Board member Barb Peck said the report was “disturbing” in that the public would only perceive the ranking and not the reasoning behind it. Way said he questions “the validity of our overall score, which leads me to question the validity of the DPI’s report card system.” “Make no mistake, we have work to do,” he said, explaining they need to increase the school’s mathematics achievement score, as well as continue to “narrow achievement gaps with Native American students, disabled students and economically disadvantaged students.”

Board President Tom Gabert said the board would provide the teaching staff whatever resources it needed to improvement the ranking. Way said they intend to lobby students and parents to show why it was important that everyone takes the tests. There are four overall accountability ratings: significantly exceeds expectations, 83-100; exceeds expectations, 73-82.9; meets expectations, 63-72.9; meets few expectations, 53-62.9; and fails to meet expectations, 0-52.9. The state grades schools and districts in four priority areas: student achievement, student growth, closing gaps, and on-track and postsecondary readiness.
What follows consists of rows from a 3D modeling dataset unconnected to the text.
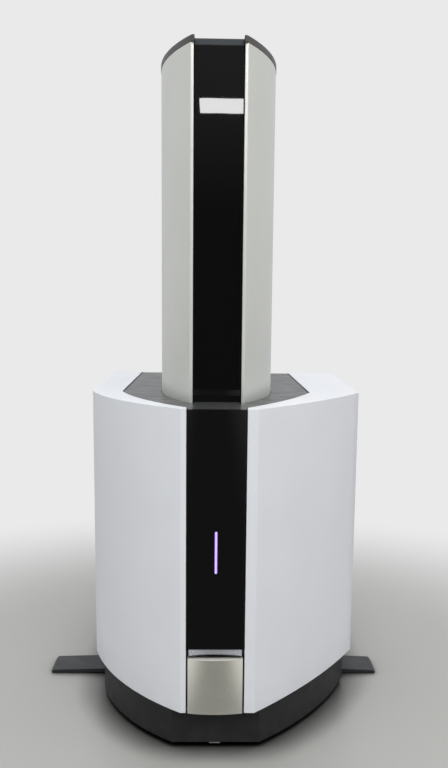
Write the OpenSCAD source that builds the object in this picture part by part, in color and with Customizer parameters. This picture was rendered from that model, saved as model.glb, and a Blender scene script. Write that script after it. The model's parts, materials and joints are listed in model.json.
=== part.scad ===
// Benchtop linear time-of-flight mass spectrometer.
// Millimetres, X to the right, Y to the back, Z up. The origin lies on the bench,
// under the middle of the whole machine. Sizes below are measured from the
// face of the front fascia (Y) and from the bench (Z).

/* [Whole machine] */
// Width across the two stabiliser feet
overall_w = 600; // [560:5:660]
// Depth from the bowed door to the vacuum port
overall_d = 745; // [735:1:790]
// Height to the top of the tower cap
overall_h = 1055; // [1030:5:1150]

/* [Covers] */
// Height of the top of the white covers
body_h = 528; // [500:1:560]
// Height of the lower edge of the white covers
cover_bottom = 63.5; // [62:0.5:67]
// Wall of the white covers
cover_t = 3; // [2:0.5:4]
// Half of the space between the two covers at the front
gap_half = 44.2; // [44:0.1:46]
// Front outer corner of the left cover, sideways
left_corner_x = 210; // [207:1:215]
// Front outer corner of the left cover, backwards
left_corner_y = 251; // [240:1:260]
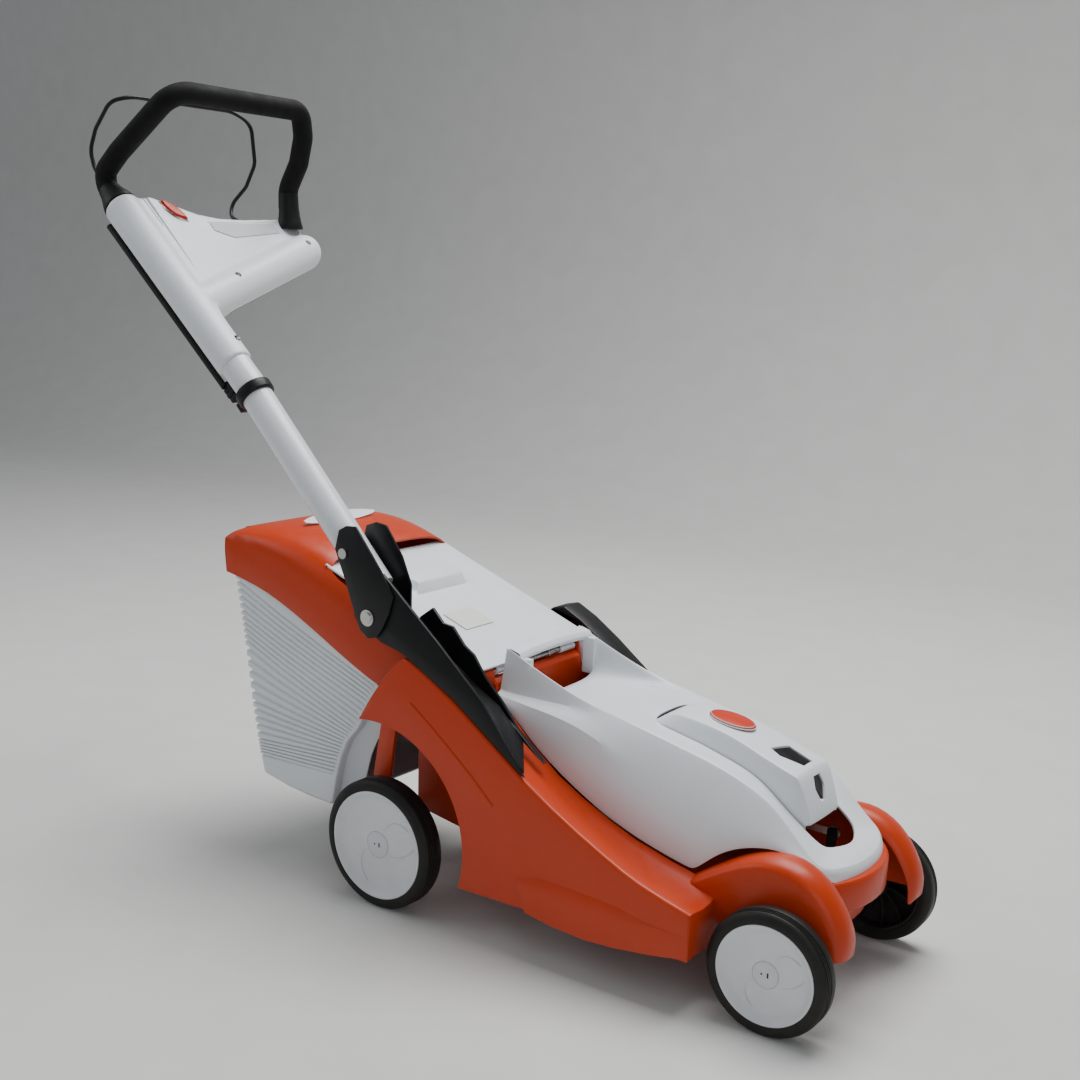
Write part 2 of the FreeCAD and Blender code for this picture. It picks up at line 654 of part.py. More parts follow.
# ---------------------------------------------------------------- handlebar
TUBE_Y = size("tube_y")
TUBE_R = size("tube_r")
tube_tilt = math.radians(size("tube_slope"))
head_tilt = math.radians(size("head_slope"))
BEND = Vector(size("bend_x"), TUBE_Y, size("bend_z"))
DOWN = Vector(math.cos(tube_tilt), 0, -math.sin(tube_tilt))
UP = Vector(-math.cos(head_tilt), 0, math.sin(head_tilt))
HEAD = Placement(BEND, Rotation(Vector(0, 1, 0), size("head_slope") - 180))
tube_foot = BEND + DOWN * 342
tube_top = BEND + UP * 346

tube_points = [tuple(tube_foot), tuple(BEND), tuple(tube_top)]
tube = pipe(tube_points, TUBE_R, 400).cut(pipe(tube_points, TUBE_R - size("tube_wall"), 400))
LOCK = (size("lock_x"), size("lock_z"))
lock_hole = rod((LOCK[0], -210, LOCK[1]), (LOCK[0], -120, LOCK[1]), size("lock_r"))
group("handle_tube", tube.cut(lock_hole).Solids)


def foot_plate(label, low, thickness, outline):
    """Side plate that clamps the foot of the tube and turns on the pivot bolt."""
    body = new_body(label)
    pad(body, "XZ_Plane", low, thickness, outline)
    pocket(body, "XZ_Plane", low - 1, thickness + 2, ring(*PIVOT, size("pivot_r") + RUN_GAP),
           ring(*LOCK, size("lock_r")))
    return body


foot_plate("handle_foot_outer", -199, 3.5,
           [(-97, 516), (-67, 524), (-24, 472), (-2, 440), (-20, 396), (-34, 378, -60, 388),
            (-70, 410), (-86, 450), (-104, 490)])
foot_plate("handle_foot_inner", -145.5, 4,
           [(-97, 516), (-62, 520), (-34, 482), (-18, 446), (-18, 410), (-36, 380, -64, 388),
            (-72, 410), (-88, 450), (-104, 490)])
lock = new_body("foot_screw")
screw_head_r = 7
pad(lock, "XZ_Plane", -200.6, 60.4, ring(*LOCK, size("lock_r") - 0.1))
pad(lock, "XZ_Plane", -202.4, 3, ring(*LOCK, screw_head_r))
pad(lock, "XZ_Plane", -141.2, 2.6, ring(*LOCK, screw_head_r))


def collar():
    """Black clamp ring with a lug on the tube below the head."""
    outer = rod((-21, 0, 0), (-5, 0, 0), TUBE_R + 4).fuse(
        Part.makeBox(14, 18, 10, Vector(-20, -9, TUBE_R)))
    return outer.cut(rod((-30, 0, 0), (5, 0, 0), TUBE_R + 0.1))


group("clamp_ring", collar().Solids,
      Placement(BEND, Rotation(Vector(0, 1, 0), size("tube_slope") - 180)))

SLEEVE_R = size("sleeve_r")
ARM_START = (150, 6, 0)
ARM_END = (262, 298, -7)
ARM_R = 28
WEB = [(70, 10), (345, 10), (352, 40), (322, 110), (314, 190), (325, 306), (262, 306), (150, 20)]


def slab(outline, low, high):
    """A flat plate in the head's own frame."""
    wire = Part.makePolygon([Vector(x, y, low) for x, y in outline + outline[:1]])
    return Part.Face(wire).extrude(Vector(0, 0, high - low))


def head_parts():
    """Upper housing with the sleeve, and the black cover under the arm."""
    sleeve = rod((38, 0, 0), (350, 0, 0), SLEEVE_R)
    arm = rod(ARM_START, ARM_END, ARM_R).fuse(Part.makeSphere(ARM_R, Vector(*ARM_END)))
    arm_bore = rod(ARM_START, ARM_END, ARM_R - 3)
    above = Part.makeBox(500, 500, 80, Vector(-50, -60, -80 + 8))
    below = Part.makeBox(500, 500, 80, Vector(-50, SLEEVE_R + 2, 8.4))
    cavity = slab([(200, 50), (300, 44), (290, 120), (288, 200), (300, 270), (250, 200)], -19, 20)
    slots = [Part.makeBox(70, 12, 90, Vector(292, 24, -45)),
             Part.makeBox(60, 14, 90, Vector(282, 236, -45))]
    tube_hole = rod((-10, 0, 0), (360, 0, 0), TUBE_R + 0.1)
    foot = rod((325, 288, -25), (300, 288, -25), 9)
    upper = arm.fuse(slab(WEB, -22, 8)).common(above).cut(arm_bore)
    upper = upper.fuse(sleeve).cut([tube_hole, cavity, foot] + slots)
    cover = arm.common(below).cut(arm_bore).fuse(
        slab([(160, 40), (300, 40), (300, 290), (268, 290)], 8.4, 11.4)).cut(arm_bore)
    well = slab([(344, 50), (340, 69), (323, 81), (301, 83), (306, 62), (323, 51)], -40, -17)
    return upper.cut(well).removeSplitter(), cover.cut(slots).removeSplitter()


upper_head, lower_head = head_parts()
group("head_housing", upper_head.Solids, HEAD)
group("head_cover", lower_head.Solids, HEAD)
group("head_screws", [rod((along, across, top), (along, across, top + 3), 4) for along, across, top
                      in ((186, 92, -33.2), (256, 285, -38), (66, 8, -28.8))], HEAD)
group("switch_unit", [Part.makeBox(34, 110, 23, Vector(250, 70, -17))], HEAD)
group("start_button", [slab([(341, 52), (338, 66), (322, 78), (304, 80), (309, 64), (324, 54)],
                            -27, -22.4)], HEAD)
CABLE_Z = 31
CABLE_R = size("cable_r")
group("cable", [rod((32, 0, CABLE_Z), (340, 0, CABLE_Z), CABLE_R)], HEAD)
clip = Part.makeBox(16, 14, 8, Vector(292, -7, 28)).cut(
    rod((280, 0, CABLE_Z), (320, 0, CABLE_Z), CABLE_R + RUN_GAP))
group("cable_clip", clip.cut(rod((280, 0, 0), (320, 0, 0), SLEEVE_R + 1)).Solids, HEAD)
group("cable_plug", [Part.makeBox(28, 16, 14, Vector(3.8, -8, 24))], HEAD)

GRIP = [(-536, -168, 913), (-578, -168, 951.6), (-580, -168, 972), (-552, -165, 998),
        (-450, -150, 1077), (-457, 104, 1077), (-458, 110, 1040), (-474, 116, 1003),
        (-502, 120, 965), (-502, 120, 936), (-496, 120, 915)]
GRIP_R = size("grip_tube_r")
core = pipe(GRIP, GRIP_R, 34)
group("grip_tube", core.Solids)
cover = pipe(GRIP, size("foam_r"), 34).cut(pipe(GRIP, GRIP_R + 0.1, 34))
FOAM_LOW = {"near": 979, "far": 958}
near_half = Part.makeBox(300, 200, 200, Vector(-600, -200, FOAM_LOW["near"]))
far_half = Part.makeBox(300, 200, 200, Vector(-600, 0, FOAM_LOW["far"]))
group("grip_foam", cover.common(near_half.fuse(far_half)).removeSplitter().Solids)


def boots():
    """Flared rubber ends that close the grip on the sleeve and on the web."""
    sleeve_end = BEND + UP * 350.5
    flare = 22
    near_box = Part.makeBox(120, 100, 100, Vector(-640, -200, FOAM_LOW["near"] - 100.5))
    behind_flare = Part.makeCylinder(60, 200, sleeve_end + UP * (flare - 200), UP)
    near_tube = cover.common(near_box).cut(behind_flare)
    bore = Part.makeCylinder(GRIP_R + 0.1, 40, sleeve_end - UP * 10, UP)
    near_flare = Part.makeCone(24, 15, flare, sleeve_end, UP).cut(bore)
    far_flare = Part.makeCone(19, 15, 20, Vector(-500.5, 120, 936), Vector(-1, 0, 18)).cut(
        pipe(GRIP, GRIP_R + 0.1, 34))
    return near_tube.Solids + near_flare.Solids + far_flare.Solids


group("grip_boots", boots())

BAIL = [(-519, -138, 897), (-590, -139, 928), (-640, -140, 980), (-648, -140, 1005),
        (-636, -138, 1035), (-606, -134, 1072), (-582, -116, 1079), (-582, 82, 1079),
        (-563, 102, 1062), (-560, 106, 1003), (-575, 100, 968), (-597, 90, 942),
        (-590, 80, 922), (-519, 75, 897)]
bail = pipe(BAIL, size("bail_r"), 30)
hubs = [rod((-519, -141.5, 897), (-519, -134.5, 897), 6), rod((-519, 71, 897), (-519, 79, 897), 6)]
group("bail_lever", bail.fuse(hubs).removeSplitter().Solids)

# ---------------------------------------------------------------- check and export
doc.recompute()
nodes = []
for item in doc.Objects:
    bad = [state for state in item.State if state in ("Invalid", "Error")]
    if bad:
        raise RuntimeError(f"{item.Label}: {bad}")
    if item.TypeId == "PartDesign::Body" or (item.TypeId == "Part::Feature"
                                             and item.getParentGeoFeatureGroup() is None):
        nodes.append(item)
shift = Placement(Vector(size("frame_shift"), 0, 0), Rotation())
for node in nodes:
    node.Placement = shift * node.Placement
doc.recompute()
os.makedirs("parts", exist_ok=True)
for node in nodes:
    if node.Shape.isNull() or not node.Shape.isValid():
        raise RuntimeError(f"{node.Label}: bad shape")
    node.Shape.exportStep(f"parts/{node.Label}.step")
print(len(nodes), "nodes")
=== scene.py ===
import bmesh
import bpy
import math
from mathutils import Matrix, Vector


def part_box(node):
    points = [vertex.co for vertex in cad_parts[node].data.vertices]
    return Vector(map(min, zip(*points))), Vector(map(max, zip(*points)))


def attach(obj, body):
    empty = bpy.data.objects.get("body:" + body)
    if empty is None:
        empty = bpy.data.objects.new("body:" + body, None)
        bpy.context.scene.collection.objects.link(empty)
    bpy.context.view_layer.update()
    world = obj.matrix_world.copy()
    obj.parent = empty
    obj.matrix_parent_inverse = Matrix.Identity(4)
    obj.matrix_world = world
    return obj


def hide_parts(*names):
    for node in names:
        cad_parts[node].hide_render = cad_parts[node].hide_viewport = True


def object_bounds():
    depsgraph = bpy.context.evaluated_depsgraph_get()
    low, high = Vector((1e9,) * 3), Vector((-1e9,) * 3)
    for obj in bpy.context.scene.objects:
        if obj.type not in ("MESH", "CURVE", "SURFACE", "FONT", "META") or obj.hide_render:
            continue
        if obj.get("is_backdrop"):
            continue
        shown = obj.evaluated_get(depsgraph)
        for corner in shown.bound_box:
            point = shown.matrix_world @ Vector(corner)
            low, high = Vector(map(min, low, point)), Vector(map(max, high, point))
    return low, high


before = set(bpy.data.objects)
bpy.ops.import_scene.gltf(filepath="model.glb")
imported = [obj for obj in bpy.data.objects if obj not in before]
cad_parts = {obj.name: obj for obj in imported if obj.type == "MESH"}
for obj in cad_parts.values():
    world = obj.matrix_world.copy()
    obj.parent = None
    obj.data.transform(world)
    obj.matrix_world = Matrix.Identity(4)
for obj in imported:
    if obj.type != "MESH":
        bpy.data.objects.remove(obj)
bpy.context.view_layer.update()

# ---------------------------------------------------------------- deck skirts
# The deck is one orange moulding of glass-filled plastic. Its side skirts are flat panels whose
# ridge rolls over into a hollow top that runs up to the hood. Drawing millimetres are used here:
# X forward from the deck's own datum, Y to the left, Z up from the ground.
shaft_low, shaft_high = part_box("motor_shaft")
BLADE_X = 270
DATUM_X = (shaft_low.x + shaft_high.x) / 2 * 1000 - BLADE_X
TO_FRAME = Matrix.Scale(0.001, 4) @ Matrix.Translation((DATUM_X, 0, 0))
SKIRT_Y = 195
ARCH_LIP = 16


def noise_on(nodes, links, scale, detail=4.0):
    """Noise that sits on the piece, from its Object coordinates, in features per metre."""
    place = nodes.new("ShaderNodeTexCoord")
    noise = nodes.new("ShaderNodeTexNoise")
    noise.inputs["Scale"].default_value = scale
    noise.inputs["Detail"].default_value = detail
    links.new(place.outputs["Object"], noise.inputs["Vector"])
    return noise


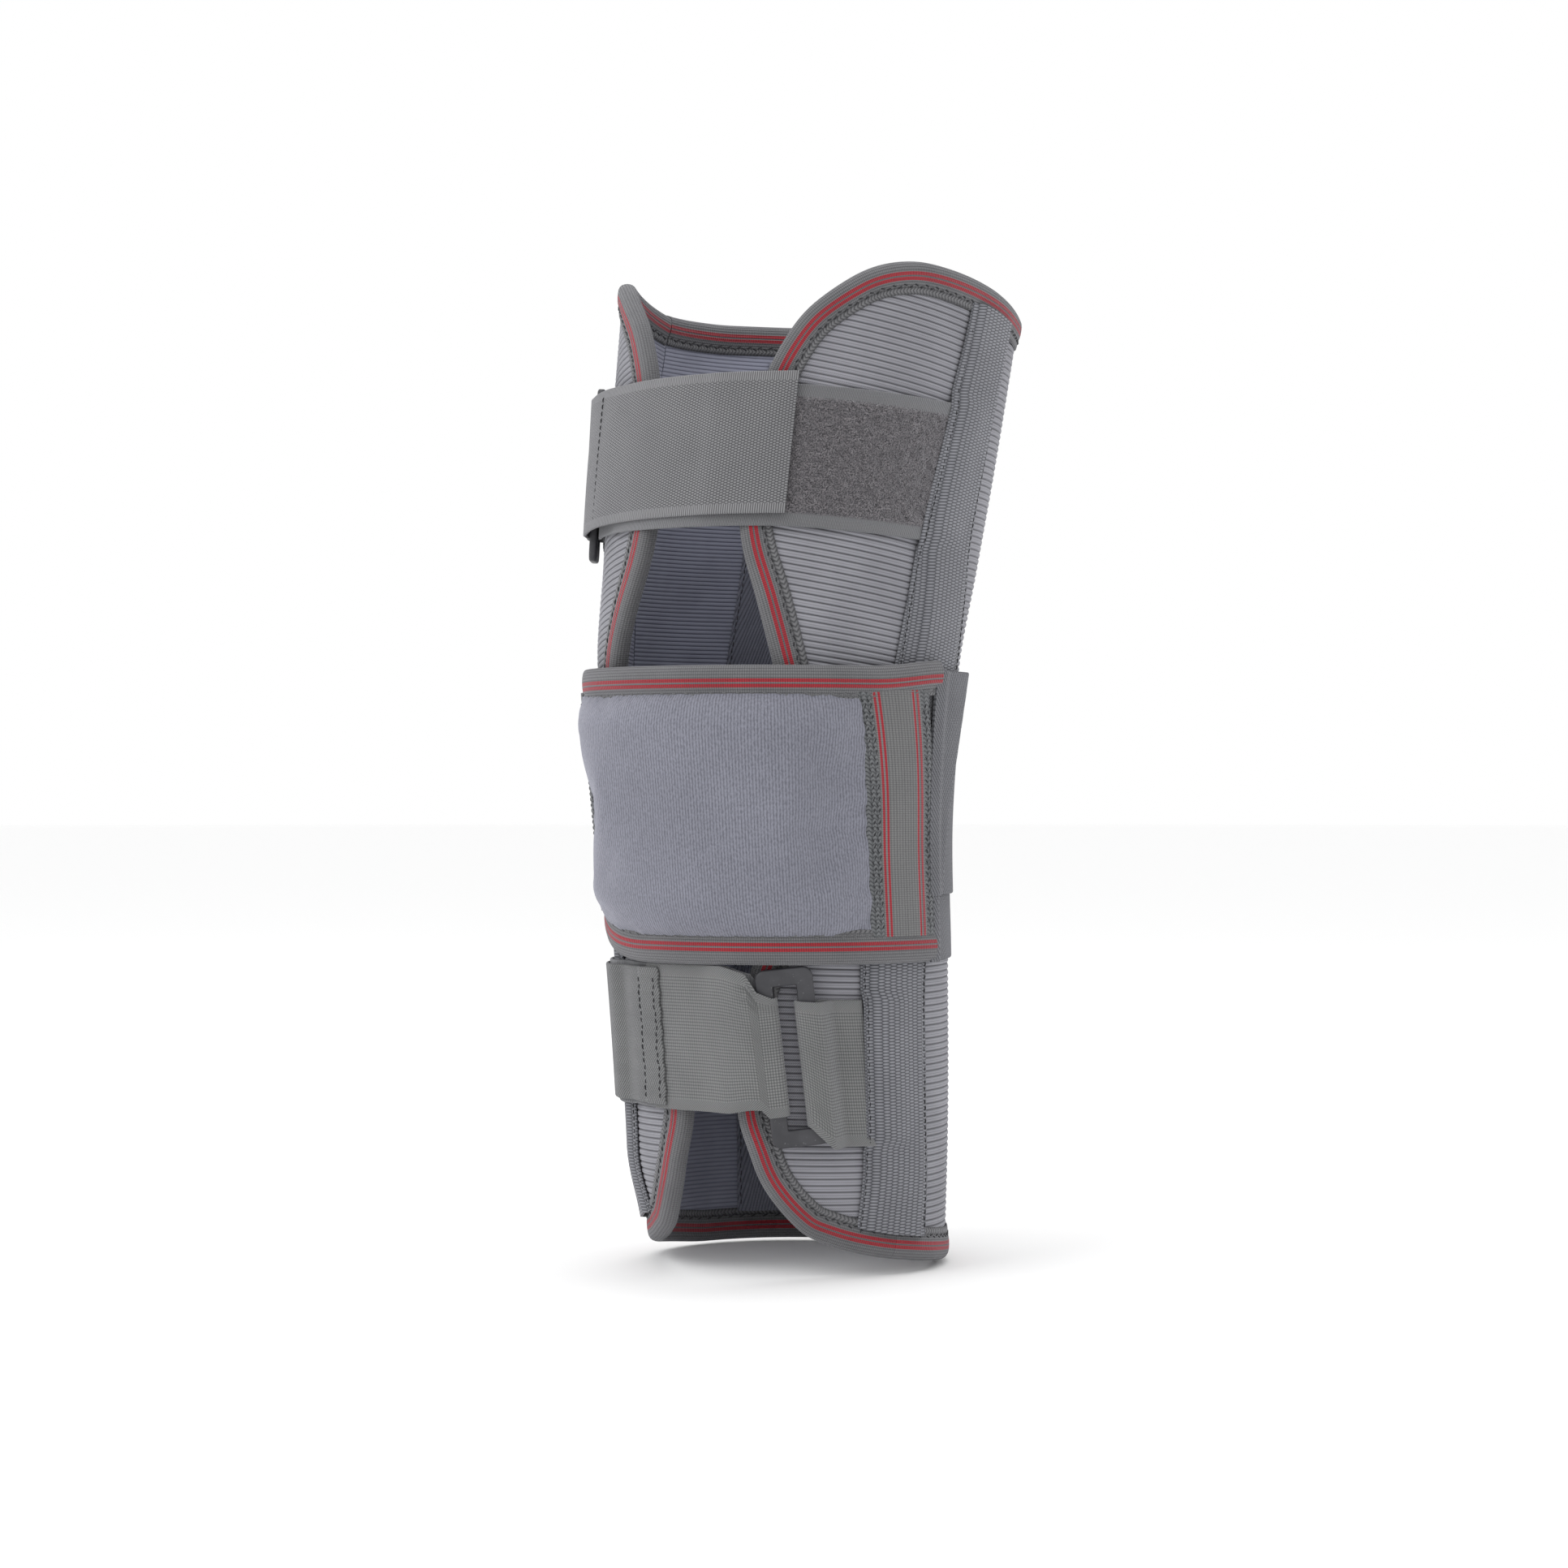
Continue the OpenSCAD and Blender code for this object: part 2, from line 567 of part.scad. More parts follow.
module upper_strap_tail() {
    color("darkgray") strap_layer(
        function (t) curve(upper_tail_z, t), function (t) upper_half(t),
        function (h) beside(upper_ring_at, tail_start, h), function (h) upper_tail_end,
        function (t) 3.25 + 3.65 * ease((-24 - t) / 25) + 0.85 * ease((t - 2) / 5), strap_t);
}

module upper_hook_patch() {
    color("black") strap_layer(
        function (t) curve(upper_tail_z, t) - 2, function (t) strap_w / 2 - 5,
        function (h) 9, function (h) 27, function (t) 3.2, 0.7);
}

module lower_strap() {
    color("gray") strap_layer(
        function (t) curve(lower_strap_z, t), function (t) full_half(t),
        function (h) lower_anchor, function (h) beside(lower_ring_at, -base_start, h),
        function (t) lower_lay(t) + 0.9 * ease((t - 4) / 14), strap_t);
}

module lower_strap_tail() {
    color("darkgray") strap_layer(
        function (t) curve(lower_strap_z, t), function (t) full_half(t),
        function (h) lower_tail_end, function (h) beside(lower_ring_at, -tail_start, h),
        function (t) 3.4 + 4.9 * ease((t + 2) / 22), strap_t);
}

// The hook tab is sewn over the tail's end and grips the strap's loop face beyond it.
module lower_hook_tab() {
    color("dimgray") strap_layer(
        function (t) curve(lower_strap_z, t), function (t) strap_w / 2 - 0.5,
        function (h) hook_tab_span[0], function (h) hook_tab_span[1],
        function (t) max(lower_lay(t) + strap_t + 0.4, 4.9 * ease((t + 29) / 5)), strap_t);
}

translate([0, centre_y, 0]) back_panel();
translate([0, centre_y, 0]) right_front_panel();
translate([0, centre_y, 0]) left_front_panel();
translate([0, centre_y, 0]) right_edge_binding();
translate([0, centre_y, 0]) left_edge_binding();
translate([0, centre_y, 0]) top_rear_binding();
translate([0, centre_y, 0]) bottom_rear_binding();
translate([0, centre_y, 0]) right_side_splint();
translate([0, centre_y, 0]) left_side_splint();
translate([0, centre_y, 0]) right_side_tape();
translate([0, centre_y, 0]) left_side_tape();
translate([0, centre_y, 0]) right_rear_splint();
translate([0, centre_y, 0]) left_rear_splint();
translate([0, centre_y, 0]) right_rear_tape();
translate([0, centre_y, 0]) left_rear_tape();
translate([0, centre_y, 0]) lower_knee_band();
translate([0, centre_y, 0]) upper_knee_band();
translate([0, centre_y, 0]) pad_lining();
translate([0, centre_y, 0]) pad_foam();
translate([0, centre_y, 0]) pad_cover();
translate([0, centre_y, 0]) pad_top_hem();
translate([0, centre_y, 0]) pad_bottom_hem();
translate([0, centre_y, 0]) pad_right_hem();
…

The LUHS report card showed some strength. Its 92.5 percent graduation rate was higher than the state’s 90.6 mark. Lakeland’s closing gaps category, which measures how much the achievement gap between subgroups of students and traditional students is shrinking in school, was higher than the state’s -- 62.9 to 60.7. However, Lakeland’s student achievement score of 60.6 lagged the state’s 63.6 mark. Within that category, Lakeland’s English language arts achievement score was 32.9, nearly on par with the state’s 33.1 average.

Its mathematics achievement score was also behind the state’s -- 27.7 to 30.5.